▶ [TO DO]: For the material that follows, list every line containing the word "manifold".
┌─ PROVIDED MATERIAL
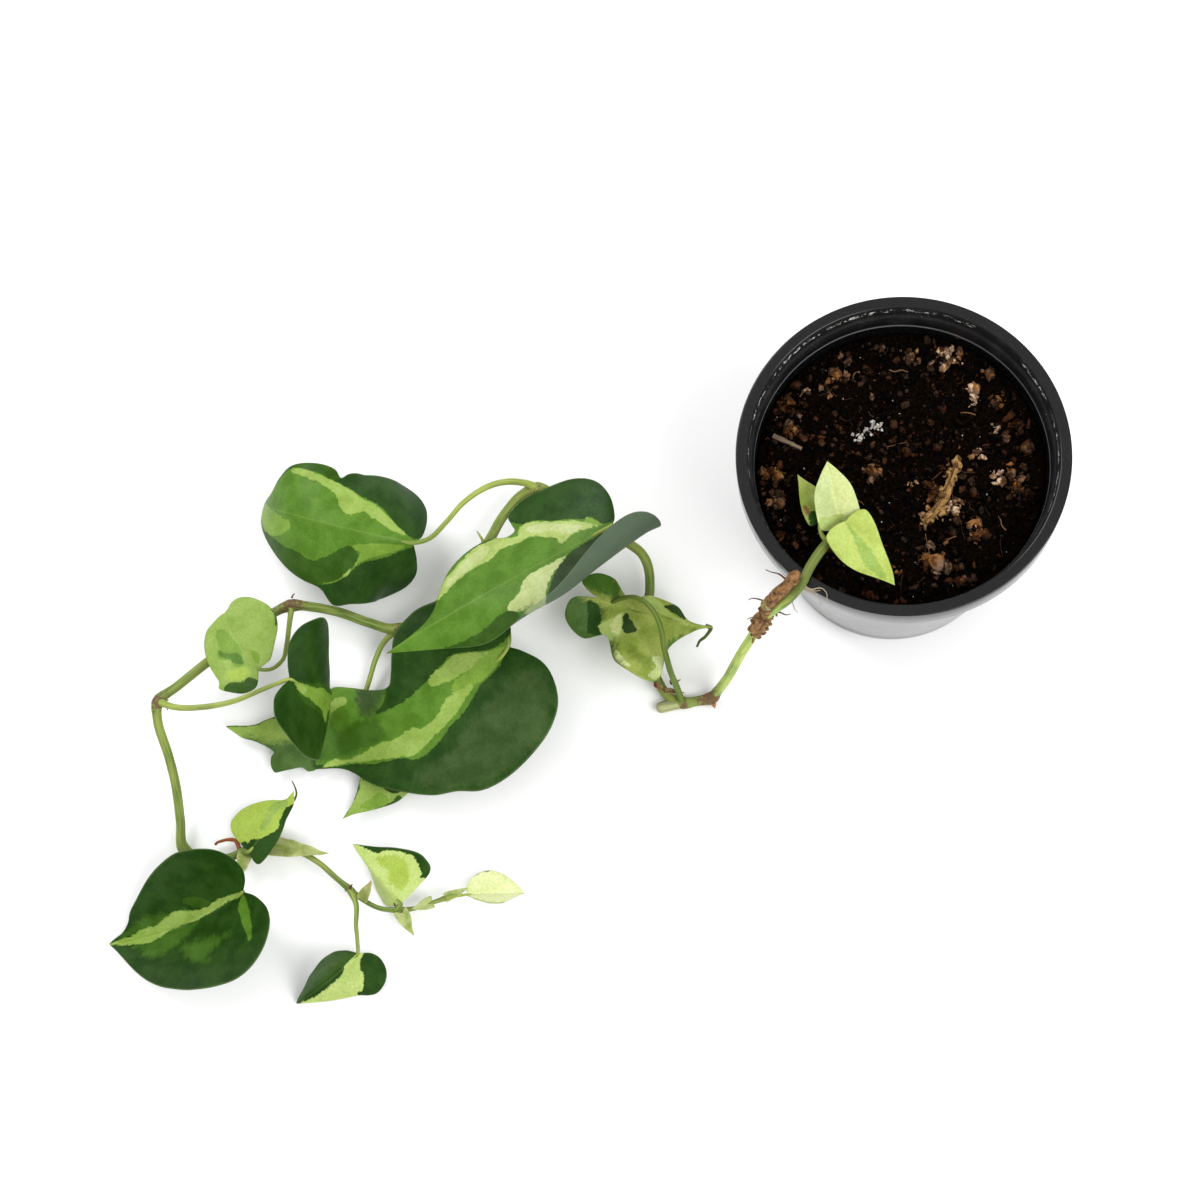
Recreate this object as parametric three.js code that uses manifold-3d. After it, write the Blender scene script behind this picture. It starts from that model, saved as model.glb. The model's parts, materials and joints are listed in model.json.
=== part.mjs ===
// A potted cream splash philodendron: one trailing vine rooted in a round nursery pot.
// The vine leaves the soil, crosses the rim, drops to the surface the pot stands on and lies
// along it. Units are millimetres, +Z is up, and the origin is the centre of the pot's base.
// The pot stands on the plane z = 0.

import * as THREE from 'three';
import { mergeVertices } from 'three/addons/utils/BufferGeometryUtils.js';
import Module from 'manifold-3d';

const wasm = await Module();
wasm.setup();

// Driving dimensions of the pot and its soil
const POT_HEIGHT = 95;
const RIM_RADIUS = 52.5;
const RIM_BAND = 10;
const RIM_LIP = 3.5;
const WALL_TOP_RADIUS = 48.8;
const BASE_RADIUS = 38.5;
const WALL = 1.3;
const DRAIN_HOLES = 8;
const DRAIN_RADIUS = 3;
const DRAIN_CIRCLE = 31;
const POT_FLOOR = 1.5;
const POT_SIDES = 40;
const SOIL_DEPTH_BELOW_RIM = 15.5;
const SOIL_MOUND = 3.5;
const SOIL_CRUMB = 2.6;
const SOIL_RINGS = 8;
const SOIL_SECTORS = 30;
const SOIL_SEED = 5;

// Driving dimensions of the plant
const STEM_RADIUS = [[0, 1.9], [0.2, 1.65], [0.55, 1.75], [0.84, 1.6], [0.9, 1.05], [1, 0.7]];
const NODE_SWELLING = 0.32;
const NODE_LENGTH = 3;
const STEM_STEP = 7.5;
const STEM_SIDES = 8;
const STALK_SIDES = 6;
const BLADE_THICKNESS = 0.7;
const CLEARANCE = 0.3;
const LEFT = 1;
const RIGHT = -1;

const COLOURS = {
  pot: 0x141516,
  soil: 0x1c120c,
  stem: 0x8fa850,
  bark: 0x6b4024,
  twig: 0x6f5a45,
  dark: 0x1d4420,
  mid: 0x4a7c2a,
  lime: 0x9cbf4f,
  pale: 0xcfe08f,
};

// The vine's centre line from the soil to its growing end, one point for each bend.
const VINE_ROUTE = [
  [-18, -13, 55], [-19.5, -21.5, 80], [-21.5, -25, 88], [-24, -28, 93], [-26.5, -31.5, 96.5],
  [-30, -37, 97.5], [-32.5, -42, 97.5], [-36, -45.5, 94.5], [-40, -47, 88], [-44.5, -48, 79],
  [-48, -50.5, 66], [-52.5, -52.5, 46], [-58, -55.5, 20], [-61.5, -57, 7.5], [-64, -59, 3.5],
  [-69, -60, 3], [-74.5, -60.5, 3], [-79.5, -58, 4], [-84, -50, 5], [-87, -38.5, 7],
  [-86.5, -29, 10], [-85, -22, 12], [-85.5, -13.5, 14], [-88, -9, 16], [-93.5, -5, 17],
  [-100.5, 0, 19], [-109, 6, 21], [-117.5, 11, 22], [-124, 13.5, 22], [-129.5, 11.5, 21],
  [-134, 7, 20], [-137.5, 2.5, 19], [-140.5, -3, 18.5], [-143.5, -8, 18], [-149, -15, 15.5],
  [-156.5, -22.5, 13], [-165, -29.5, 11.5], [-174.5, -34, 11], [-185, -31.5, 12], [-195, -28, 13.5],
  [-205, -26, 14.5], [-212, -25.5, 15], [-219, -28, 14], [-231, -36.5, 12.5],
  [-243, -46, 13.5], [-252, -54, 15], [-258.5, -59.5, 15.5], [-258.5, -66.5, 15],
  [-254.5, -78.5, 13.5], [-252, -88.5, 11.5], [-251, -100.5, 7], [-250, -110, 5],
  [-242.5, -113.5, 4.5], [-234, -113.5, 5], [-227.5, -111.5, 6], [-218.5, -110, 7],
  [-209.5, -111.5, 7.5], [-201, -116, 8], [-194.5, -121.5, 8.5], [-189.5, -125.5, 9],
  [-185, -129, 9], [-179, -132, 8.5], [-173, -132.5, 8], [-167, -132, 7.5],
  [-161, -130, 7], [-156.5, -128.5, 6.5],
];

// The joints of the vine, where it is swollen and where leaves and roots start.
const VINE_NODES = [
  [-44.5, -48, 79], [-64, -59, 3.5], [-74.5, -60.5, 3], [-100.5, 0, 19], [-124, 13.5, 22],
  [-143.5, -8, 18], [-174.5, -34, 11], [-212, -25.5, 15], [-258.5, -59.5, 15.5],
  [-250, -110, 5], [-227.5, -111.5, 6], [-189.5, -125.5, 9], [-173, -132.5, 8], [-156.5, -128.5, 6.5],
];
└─
▶ [TASK OUTPUT]:
Recreate this object as parametric three.js code that uses manifold-3d. After it, write the Blender scene script behind this picture. It starts from that model, saved as model.glb. The model's parts, materials and joints are listed in model.json.
import Module from 'manifold-3d';